At Lake Powell, many boat ramps in Glen Canyon National Recreation Area are closed because they no longer reach the reservoir. Low water levels have also limited boating access at Blue Mesa, part of Curecanti National Recreation Area. It’s yet another reminder of how a meager snowpack can constrain outdoor recreation in summer.
The final stretch of my journey included a return visit to the Gold Mountain Fire. As feared, the blaze had grown dramatically over the previous 72 hours, to about 15,000 acres. As of July 15, the fire was 37,259 acres, 12% contained, and still shrouding the region in smoke.

Approaching Ouray, I could see areas of intense burning generating a puffy pyrocumulus cloud that towered into the atmosphere.

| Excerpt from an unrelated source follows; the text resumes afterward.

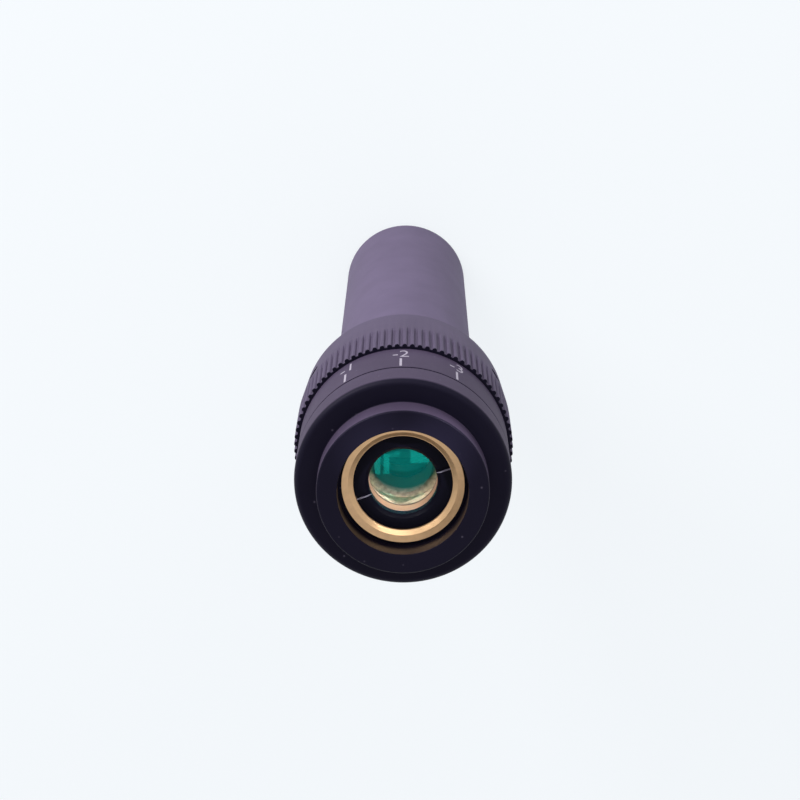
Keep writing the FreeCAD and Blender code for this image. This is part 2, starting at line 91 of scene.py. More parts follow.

Darkened, smoldering slopes showed where the flames had already swept through. The scar would probably be visible for the rest of my days.
The drive from Ouray to Durango on U.S. 550 is one of the most stunning in the American West and crosses three high passes in the San Juan Mountains. It can be sketchy in winter, but I count my lucky stars every time I travel the route, grateful to live so close to such beauty. I was now upwind of the Gold Mountain Fire, so the sky was clear and the late-day sunlight cast the peaks in high relief.
On this road trip, I’d encountered plenty of evidence of the lasting distress caused by the snow drought, yet it was reassuring to see these seemingly unscathed peaks standing clear of the smoke and still holding a bit of snow. In a few months, autumn storms might begin to coat the terrain in fresh snow, renewing the annual cycle. But even these timeless mountains—some exposing rock more than 1.5 billion years old—felt vulnerable in a rapidly changing world.